Set problem: Set down the lines from the one containing "opening below it" to the one containing "before = set(bpy.data.objects)", both lines included, exactly as they stand and with no other lines.

Data supplied:
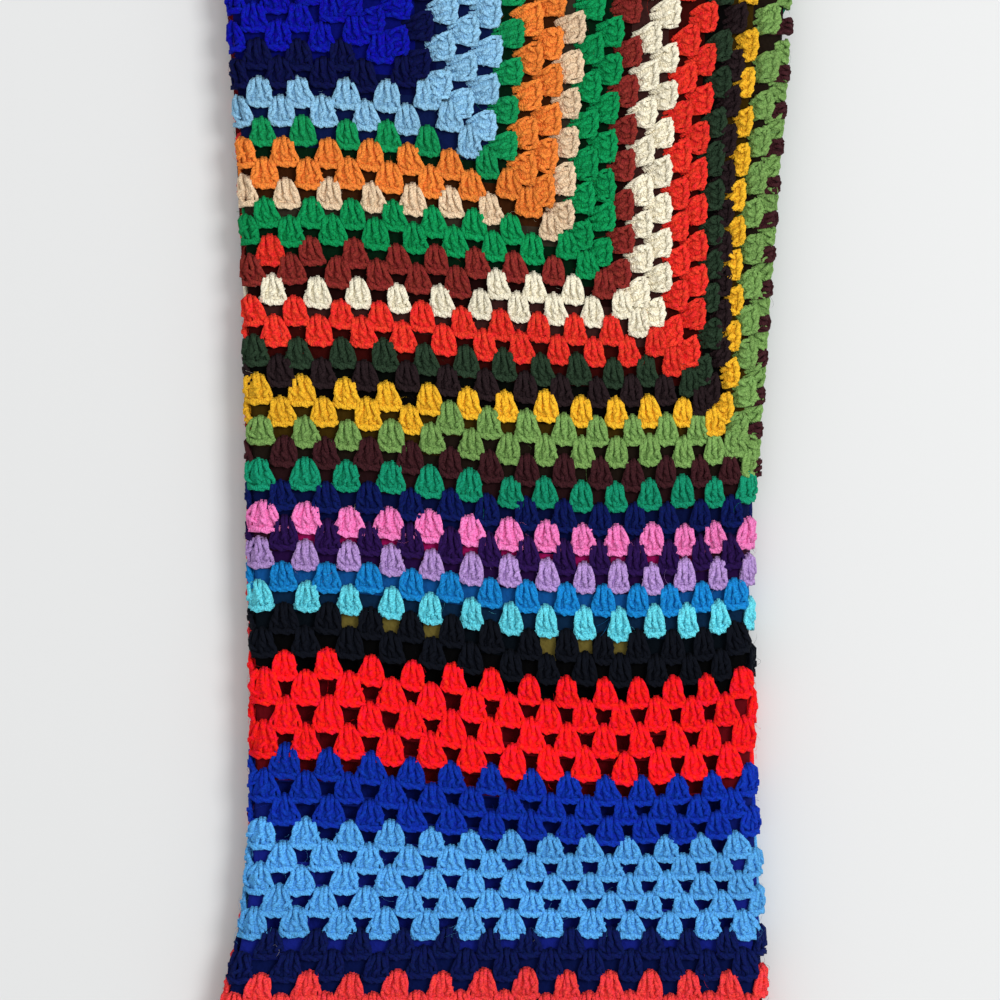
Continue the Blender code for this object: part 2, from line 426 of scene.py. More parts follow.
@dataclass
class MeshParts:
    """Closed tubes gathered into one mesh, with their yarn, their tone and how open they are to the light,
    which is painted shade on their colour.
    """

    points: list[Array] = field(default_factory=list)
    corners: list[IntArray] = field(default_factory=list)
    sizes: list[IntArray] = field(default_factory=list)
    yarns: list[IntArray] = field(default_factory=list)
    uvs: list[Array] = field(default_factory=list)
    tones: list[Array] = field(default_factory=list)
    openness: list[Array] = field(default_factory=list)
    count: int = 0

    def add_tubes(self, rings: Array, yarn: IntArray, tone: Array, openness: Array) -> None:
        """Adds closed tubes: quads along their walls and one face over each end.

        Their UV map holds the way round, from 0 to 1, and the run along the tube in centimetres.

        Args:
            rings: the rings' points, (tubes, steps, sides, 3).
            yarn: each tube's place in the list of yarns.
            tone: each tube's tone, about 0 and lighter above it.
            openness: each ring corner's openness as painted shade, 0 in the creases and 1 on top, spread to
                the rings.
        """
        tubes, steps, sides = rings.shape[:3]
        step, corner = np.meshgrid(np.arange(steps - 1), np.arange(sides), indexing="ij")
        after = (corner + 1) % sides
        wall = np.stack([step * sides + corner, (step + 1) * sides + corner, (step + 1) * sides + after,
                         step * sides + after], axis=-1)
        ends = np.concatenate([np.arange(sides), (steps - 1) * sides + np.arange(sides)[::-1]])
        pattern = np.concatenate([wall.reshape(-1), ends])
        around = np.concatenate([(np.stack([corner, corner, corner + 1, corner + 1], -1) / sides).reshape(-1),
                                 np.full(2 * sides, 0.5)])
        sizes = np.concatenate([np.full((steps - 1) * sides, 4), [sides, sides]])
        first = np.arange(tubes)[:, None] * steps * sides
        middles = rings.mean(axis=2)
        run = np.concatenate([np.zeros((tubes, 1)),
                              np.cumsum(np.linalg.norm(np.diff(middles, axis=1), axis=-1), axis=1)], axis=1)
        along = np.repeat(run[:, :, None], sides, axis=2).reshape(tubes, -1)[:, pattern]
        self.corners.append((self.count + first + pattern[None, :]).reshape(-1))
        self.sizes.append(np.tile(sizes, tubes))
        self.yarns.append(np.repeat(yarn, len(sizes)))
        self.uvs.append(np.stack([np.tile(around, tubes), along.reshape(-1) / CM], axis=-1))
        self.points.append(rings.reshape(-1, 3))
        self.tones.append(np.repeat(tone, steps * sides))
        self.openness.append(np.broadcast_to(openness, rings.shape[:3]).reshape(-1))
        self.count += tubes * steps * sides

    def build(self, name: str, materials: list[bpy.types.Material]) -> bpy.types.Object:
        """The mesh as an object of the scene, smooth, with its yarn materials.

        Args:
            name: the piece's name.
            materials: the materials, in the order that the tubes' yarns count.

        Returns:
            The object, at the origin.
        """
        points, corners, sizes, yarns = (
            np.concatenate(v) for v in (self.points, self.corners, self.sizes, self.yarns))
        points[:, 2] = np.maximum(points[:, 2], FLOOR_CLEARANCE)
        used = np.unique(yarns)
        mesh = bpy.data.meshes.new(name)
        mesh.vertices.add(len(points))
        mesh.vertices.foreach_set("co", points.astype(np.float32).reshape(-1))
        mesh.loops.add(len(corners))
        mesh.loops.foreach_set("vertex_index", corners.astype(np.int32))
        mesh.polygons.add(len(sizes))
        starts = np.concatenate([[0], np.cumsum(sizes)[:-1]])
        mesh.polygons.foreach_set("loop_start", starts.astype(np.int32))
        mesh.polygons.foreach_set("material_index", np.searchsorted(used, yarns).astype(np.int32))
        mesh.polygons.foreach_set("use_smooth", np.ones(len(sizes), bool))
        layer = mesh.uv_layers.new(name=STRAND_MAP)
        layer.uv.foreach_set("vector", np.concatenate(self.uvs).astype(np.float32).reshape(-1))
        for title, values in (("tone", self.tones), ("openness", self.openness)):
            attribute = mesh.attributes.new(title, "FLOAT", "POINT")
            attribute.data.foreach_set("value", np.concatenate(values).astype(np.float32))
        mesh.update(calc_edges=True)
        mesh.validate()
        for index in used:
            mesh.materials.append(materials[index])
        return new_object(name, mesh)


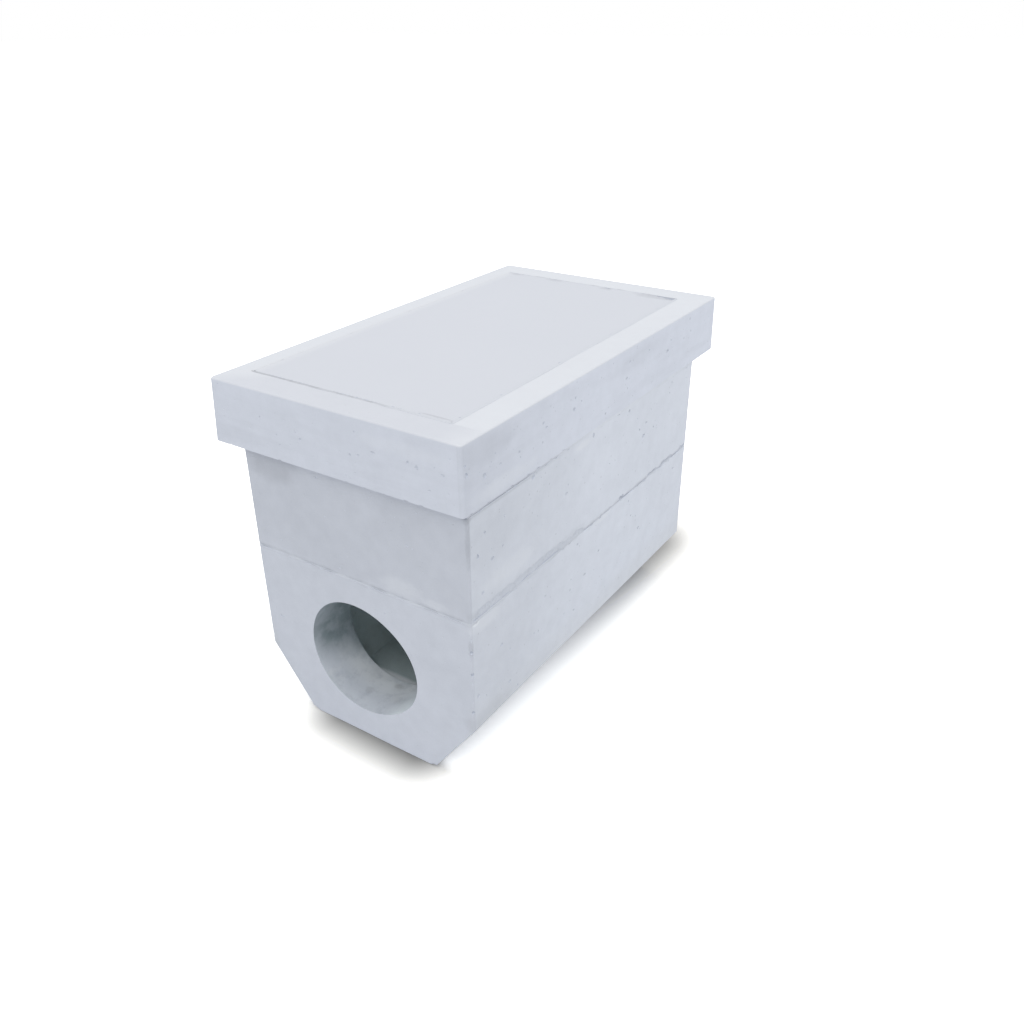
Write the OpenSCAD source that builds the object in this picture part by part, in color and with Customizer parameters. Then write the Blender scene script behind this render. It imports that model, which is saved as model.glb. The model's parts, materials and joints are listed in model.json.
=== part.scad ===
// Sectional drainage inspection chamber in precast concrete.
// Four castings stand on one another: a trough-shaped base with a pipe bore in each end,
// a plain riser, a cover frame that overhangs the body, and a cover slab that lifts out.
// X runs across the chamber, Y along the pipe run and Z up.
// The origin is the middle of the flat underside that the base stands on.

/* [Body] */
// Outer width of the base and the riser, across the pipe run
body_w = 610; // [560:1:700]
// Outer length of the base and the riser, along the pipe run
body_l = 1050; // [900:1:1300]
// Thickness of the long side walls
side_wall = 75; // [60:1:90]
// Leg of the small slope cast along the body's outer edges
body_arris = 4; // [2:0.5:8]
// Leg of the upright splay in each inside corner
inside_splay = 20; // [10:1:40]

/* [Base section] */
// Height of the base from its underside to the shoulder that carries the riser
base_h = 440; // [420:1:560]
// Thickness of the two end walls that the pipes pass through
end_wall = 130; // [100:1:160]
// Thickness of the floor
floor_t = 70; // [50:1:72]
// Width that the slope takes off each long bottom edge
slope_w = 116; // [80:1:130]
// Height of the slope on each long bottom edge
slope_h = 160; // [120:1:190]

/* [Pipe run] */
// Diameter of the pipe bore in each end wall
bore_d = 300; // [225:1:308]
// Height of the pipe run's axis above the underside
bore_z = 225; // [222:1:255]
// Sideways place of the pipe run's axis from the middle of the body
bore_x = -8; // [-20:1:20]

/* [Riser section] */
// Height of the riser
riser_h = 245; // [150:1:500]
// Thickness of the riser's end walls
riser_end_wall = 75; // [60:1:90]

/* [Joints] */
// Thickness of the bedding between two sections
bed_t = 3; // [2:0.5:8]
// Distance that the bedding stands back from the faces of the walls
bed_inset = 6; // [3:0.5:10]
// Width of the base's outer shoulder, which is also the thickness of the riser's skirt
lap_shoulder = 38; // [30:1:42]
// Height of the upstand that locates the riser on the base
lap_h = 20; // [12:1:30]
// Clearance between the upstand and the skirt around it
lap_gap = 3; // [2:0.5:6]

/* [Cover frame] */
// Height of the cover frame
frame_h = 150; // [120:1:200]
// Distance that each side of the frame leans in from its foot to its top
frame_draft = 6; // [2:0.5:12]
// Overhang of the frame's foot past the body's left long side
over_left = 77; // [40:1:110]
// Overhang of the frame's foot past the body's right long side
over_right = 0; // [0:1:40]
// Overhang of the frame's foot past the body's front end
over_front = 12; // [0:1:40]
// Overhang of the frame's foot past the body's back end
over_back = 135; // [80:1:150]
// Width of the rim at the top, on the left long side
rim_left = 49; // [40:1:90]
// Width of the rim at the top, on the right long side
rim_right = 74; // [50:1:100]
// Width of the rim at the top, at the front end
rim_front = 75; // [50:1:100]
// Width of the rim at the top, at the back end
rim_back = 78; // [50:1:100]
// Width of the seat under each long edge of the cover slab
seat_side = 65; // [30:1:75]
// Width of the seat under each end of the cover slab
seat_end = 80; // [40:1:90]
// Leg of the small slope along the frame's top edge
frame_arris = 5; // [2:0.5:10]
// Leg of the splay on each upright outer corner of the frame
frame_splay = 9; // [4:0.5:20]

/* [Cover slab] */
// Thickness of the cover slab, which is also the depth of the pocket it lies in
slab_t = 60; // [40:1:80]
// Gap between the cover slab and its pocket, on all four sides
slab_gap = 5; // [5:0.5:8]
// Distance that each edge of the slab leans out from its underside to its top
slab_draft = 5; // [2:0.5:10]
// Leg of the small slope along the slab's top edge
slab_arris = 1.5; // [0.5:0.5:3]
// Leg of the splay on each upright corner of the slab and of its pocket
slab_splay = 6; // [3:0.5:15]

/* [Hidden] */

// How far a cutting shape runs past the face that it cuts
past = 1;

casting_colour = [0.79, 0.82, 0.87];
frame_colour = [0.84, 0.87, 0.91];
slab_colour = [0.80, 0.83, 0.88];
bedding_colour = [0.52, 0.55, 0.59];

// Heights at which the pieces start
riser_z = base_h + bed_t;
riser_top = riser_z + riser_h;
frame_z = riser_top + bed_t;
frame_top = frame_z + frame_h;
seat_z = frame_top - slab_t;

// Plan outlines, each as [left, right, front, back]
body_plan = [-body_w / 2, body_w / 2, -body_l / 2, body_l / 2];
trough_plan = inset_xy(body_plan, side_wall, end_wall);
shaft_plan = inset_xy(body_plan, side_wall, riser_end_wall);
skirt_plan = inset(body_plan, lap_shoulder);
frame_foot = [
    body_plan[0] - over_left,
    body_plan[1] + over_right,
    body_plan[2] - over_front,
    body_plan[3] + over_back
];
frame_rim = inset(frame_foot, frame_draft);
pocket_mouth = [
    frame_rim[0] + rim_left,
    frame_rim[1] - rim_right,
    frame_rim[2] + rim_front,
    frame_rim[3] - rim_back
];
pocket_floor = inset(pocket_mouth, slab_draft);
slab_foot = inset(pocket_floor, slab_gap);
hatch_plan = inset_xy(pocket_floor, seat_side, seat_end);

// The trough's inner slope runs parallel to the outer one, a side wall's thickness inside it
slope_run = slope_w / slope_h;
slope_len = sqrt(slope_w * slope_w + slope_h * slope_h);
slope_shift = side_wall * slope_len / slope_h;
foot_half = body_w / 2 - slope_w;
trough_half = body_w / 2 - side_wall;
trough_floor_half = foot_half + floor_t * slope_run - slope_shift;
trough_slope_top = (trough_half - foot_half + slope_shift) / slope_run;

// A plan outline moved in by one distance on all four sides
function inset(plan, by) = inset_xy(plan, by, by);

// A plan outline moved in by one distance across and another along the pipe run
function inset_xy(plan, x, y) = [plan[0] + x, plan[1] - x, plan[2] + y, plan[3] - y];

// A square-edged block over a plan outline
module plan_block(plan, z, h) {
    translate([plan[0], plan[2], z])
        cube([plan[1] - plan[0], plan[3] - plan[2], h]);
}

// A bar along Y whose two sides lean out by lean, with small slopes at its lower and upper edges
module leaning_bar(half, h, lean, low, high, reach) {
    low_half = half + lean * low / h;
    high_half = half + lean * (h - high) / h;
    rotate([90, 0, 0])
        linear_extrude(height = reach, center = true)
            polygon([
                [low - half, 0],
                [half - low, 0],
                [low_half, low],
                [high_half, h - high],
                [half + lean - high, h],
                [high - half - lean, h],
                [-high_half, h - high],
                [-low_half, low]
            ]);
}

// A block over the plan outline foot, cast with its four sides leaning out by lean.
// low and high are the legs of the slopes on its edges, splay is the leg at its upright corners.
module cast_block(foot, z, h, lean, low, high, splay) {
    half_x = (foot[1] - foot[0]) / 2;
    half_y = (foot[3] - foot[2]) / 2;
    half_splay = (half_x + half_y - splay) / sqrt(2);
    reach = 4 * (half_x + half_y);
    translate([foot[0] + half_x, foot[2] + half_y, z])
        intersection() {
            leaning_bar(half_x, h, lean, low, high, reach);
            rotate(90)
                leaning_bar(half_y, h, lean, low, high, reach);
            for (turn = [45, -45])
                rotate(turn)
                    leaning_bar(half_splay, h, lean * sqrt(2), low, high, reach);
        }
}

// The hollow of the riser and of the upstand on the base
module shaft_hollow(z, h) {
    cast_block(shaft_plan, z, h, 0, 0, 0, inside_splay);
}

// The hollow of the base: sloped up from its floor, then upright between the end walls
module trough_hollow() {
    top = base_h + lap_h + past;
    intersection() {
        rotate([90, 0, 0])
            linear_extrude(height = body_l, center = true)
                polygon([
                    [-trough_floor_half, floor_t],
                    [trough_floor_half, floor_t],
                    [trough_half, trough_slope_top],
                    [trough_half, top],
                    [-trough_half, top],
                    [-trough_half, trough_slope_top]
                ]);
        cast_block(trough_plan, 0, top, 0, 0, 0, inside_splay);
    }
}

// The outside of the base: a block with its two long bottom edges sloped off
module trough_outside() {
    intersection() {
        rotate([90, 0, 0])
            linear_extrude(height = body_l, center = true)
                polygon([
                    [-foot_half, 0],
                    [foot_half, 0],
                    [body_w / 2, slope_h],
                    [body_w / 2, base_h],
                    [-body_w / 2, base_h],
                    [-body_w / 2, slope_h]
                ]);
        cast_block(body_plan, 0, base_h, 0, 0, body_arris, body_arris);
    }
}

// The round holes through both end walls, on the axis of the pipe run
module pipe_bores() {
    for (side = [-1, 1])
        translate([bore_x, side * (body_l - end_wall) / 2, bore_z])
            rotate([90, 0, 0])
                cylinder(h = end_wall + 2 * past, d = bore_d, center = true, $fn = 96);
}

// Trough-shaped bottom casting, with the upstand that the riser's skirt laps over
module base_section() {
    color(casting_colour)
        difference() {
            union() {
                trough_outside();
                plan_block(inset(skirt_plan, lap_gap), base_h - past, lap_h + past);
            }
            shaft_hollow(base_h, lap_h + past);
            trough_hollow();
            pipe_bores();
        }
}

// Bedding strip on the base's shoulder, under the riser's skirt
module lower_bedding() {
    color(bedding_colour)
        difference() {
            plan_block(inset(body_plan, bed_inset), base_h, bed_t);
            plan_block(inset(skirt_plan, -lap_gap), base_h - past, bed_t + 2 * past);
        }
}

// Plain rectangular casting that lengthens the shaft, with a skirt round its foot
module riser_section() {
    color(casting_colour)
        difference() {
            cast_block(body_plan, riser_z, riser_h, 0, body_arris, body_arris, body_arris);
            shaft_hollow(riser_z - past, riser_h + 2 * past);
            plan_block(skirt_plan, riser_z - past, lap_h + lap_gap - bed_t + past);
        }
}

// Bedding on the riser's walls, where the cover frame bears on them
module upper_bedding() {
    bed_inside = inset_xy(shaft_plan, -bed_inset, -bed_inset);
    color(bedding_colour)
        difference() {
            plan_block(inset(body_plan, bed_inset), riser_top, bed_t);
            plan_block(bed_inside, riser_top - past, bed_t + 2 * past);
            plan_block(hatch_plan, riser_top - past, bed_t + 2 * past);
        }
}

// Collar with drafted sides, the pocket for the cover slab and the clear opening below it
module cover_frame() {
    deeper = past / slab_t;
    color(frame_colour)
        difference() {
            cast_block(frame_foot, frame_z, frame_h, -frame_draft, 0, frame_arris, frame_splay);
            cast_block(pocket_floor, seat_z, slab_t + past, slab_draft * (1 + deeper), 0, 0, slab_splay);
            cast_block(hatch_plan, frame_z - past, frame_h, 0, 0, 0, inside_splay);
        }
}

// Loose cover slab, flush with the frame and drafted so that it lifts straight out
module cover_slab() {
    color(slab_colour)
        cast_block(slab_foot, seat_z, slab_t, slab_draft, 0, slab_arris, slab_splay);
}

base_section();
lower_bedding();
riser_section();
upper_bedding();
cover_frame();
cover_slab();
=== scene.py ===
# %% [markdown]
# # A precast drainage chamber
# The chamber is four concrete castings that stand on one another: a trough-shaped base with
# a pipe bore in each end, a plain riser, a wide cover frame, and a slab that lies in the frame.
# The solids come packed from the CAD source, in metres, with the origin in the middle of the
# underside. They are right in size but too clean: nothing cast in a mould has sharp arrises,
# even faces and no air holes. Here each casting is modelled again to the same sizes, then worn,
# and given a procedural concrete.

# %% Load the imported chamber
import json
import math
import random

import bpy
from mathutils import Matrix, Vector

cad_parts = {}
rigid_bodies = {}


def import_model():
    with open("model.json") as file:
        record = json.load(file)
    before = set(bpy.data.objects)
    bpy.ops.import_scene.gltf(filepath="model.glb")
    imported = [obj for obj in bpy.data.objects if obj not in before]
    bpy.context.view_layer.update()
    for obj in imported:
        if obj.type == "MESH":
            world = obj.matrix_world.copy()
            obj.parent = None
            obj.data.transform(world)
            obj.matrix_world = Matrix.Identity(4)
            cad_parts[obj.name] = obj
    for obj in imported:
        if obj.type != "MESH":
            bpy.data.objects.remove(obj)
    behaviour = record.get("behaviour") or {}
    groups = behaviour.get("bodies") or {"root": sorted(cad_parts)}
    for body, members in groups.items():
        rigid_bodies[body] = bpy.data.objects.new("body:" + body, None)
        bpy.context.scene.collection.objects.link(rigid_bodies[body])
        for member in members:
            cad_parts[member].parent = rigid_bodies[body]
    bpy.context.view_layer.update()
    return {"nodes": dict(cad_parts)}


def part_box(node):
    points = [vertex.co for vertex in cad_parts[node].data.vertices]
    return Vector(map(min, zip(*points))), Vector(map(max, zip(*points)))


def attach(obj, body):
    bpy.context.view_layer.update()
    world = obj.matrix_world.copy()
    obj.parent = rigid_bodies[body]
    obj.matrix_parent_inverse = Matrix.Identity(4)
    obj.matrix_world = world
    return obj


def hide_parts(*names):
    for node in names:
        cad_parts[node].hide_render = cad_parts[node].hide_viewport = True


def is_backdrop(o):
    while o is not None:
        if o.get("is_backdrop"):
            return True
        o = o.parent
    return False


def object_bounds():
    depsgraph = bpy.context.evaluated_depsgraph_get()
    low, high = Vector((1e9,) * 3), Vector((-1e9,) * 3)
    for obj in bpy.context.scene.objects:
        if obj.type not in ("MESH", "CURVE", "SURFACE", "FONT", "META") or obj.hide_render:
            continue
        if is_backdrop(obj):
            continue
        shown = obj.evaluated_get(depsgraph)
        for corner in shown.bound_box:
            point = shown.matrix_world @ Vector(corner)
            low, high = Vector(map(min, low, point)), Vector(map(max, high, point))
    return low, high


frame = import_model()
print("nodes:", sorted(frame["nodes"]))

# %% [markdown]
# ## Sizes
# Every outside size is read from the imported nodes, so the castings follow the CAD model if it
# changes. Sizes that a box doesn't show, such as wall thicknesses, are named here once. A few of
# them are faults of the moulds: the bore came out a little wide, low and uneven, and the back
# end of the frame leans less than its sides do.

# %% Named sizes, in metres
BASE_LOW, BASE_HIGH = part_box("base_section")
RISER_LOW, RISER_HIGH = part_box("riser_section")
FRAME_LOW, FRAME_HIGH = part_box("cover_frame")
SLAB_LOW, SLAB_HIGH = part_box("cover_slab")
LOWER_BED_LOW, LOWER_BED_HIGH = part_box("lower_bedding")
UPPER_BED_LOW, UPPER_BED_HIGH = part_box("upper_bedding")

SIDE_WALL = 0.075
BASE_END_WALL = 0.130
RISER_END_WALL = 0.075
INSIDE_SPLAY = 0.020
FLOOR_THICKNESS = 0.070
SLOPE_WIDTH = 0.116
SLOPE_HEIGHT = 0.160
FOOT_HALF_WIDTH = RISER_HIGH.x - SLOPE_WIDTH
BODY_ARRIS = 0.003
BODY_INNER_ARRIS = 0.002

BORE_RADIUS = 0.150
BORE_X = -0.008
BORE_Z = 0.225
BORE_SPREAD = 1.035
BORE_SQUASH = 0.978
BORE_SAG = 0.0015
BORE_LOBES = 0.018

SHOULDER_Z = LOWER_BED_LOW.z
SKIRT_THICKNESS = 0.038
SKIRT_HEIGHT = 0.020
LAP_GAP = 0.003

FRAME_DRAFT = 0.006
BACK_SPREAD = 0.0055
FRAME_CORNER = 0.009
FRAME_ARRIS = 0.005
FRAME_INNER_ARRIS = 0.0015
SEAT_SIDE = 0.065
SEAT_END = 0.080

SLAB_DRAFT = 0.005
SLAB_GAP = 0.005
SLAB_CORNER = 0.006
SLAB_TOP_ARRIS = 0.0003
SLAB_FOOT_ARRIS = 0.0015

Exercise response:
// Collar with drafted sides, the pocket for the cover slab and the clear opening below it
module cover_frame() {
    deeper = past / slab_t;
    color(frame_colour)
        difference() {
            cast_block(frame_foot, frame_z, frame_h, -frame_draft, 0, frame_arris, frame_splay);
            cast_block(pocket_floor, seat_z, slab_t + past, slab_draft * (1 + deeper), 0, 0, slab_splay);
            cast_block(hatch_plan, frame_z - past, frame_h, 0, 0, 0, inside_splay);
        }
}

// Loose cover slab, flush with the frame and drafted so that it lifts straight out
module cover_slab() {
    color(slab_colour)
        cast_block(slab_foot, seat_z, slab_t, slab_draft, 0, slab_arris, slab_splay);
}

base_section();
lower_bedding();
riser_section();
upper_bedding();
cover_frame();
cover_slab();
=== scene.py ===
# %% [markdown]
# # A precast drainage chamber
# The chamber is four concrete castings that stand on one another: a trough-shaped base with
# a pipe bore in each end, a plain riser, a wide cover frame, and a slab that lies in the frame.
# The solids come packed from the CAD source, in metres, with the origin in the middle of the
# underside. They are right in size but too clean: nothing cast in a mould has sharp arrises,
# even faces and no air holes. Here each casting is modelled again to the same sizes, then worn,
# and given a procedural concrete.

# %% Load the imported chamber
import json
import math
import random

import bpy
from mathutils import Matrix, Vector

cad_parts = {}
rigid_bodies = {}


def import_model():
    with open("model.json") as file:
        record = json.load(file)
    before = set(bpy.data.objects)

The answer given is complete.